7.  Otherwise, life is life.  I clean the house, I run children to school, I pick kids up off the bus.  There's play dates and grocery shopping and bills.  One of these days there will be time for me - I begin to see a glimmer of those days but it's a faint glow on the distant horizon.  We'll get there.  Eventually.

Friday, September 24, 2010

Three Weeks Late, But Who's Counting?

I am officially a soccer Mom.

I'm not sure how I feel about this as I am most definitely NOT your typical surburban Mom.  I'm also not the type to scream at my kid from the sidelines when he messes up and try to tell him what to do.  I cheer him on when he's doing well and clap for all the hard work the teams do.  That seems the best way to me.

Liam, on the other hand, is loving it.  The rowdy parents and the over competitive kids go right over his head.  He's too worried about trying to kick the ball.  So, I say, good for him.

He's playing in a 6 and under league run through our township.  It's mixed boys and girls and it's really pretty informal.  They meet on Saturday mornings and have a practice for half an hour and then scrimmage with another team for half an hour.  They don't really keep score during the games and half the time the kids are trying to score in the wrong goal.  But it's all in good fun and again, Liam seems to like it.
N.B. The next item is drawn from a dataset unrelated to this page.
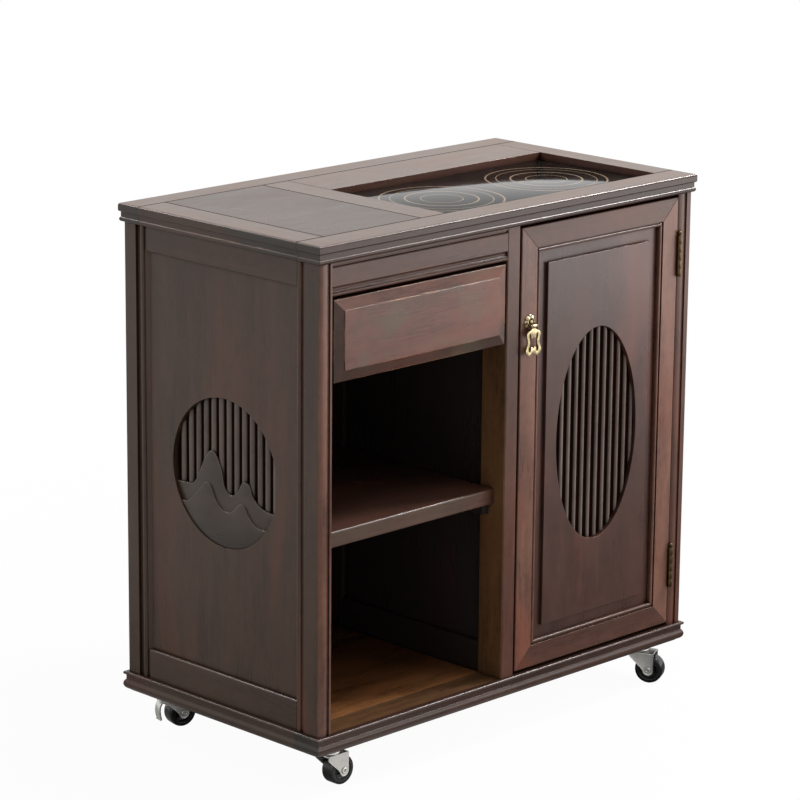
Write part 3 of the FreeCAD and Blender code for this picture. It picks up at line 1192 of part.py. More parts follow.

So, here are some pictures from our first week at soccer.  That was only three weeks ago but I'm not lazy or anything.

Doing drills

You talkin' to me?

Chasing the ball at the back of the pack

Playing defense

He's in scoring position....GOOOOOOOAAAALLLL!

Clapping for big brother's goal

I'm not sure how long his love of soccer will last and I don't know what will happen when he gets old enough to have to choose between soccer and Tae Kwon-Do (because of scheduling issues).  For now, it's fun for him and his coach is great with the kids.  There's none of that "YOU LET THE TEAM DOWN!" business.  I know that sort of thing will come and I don't want to go there if at all possible.  So, I guess we'll just enjoy it while it lasts and see what happens later.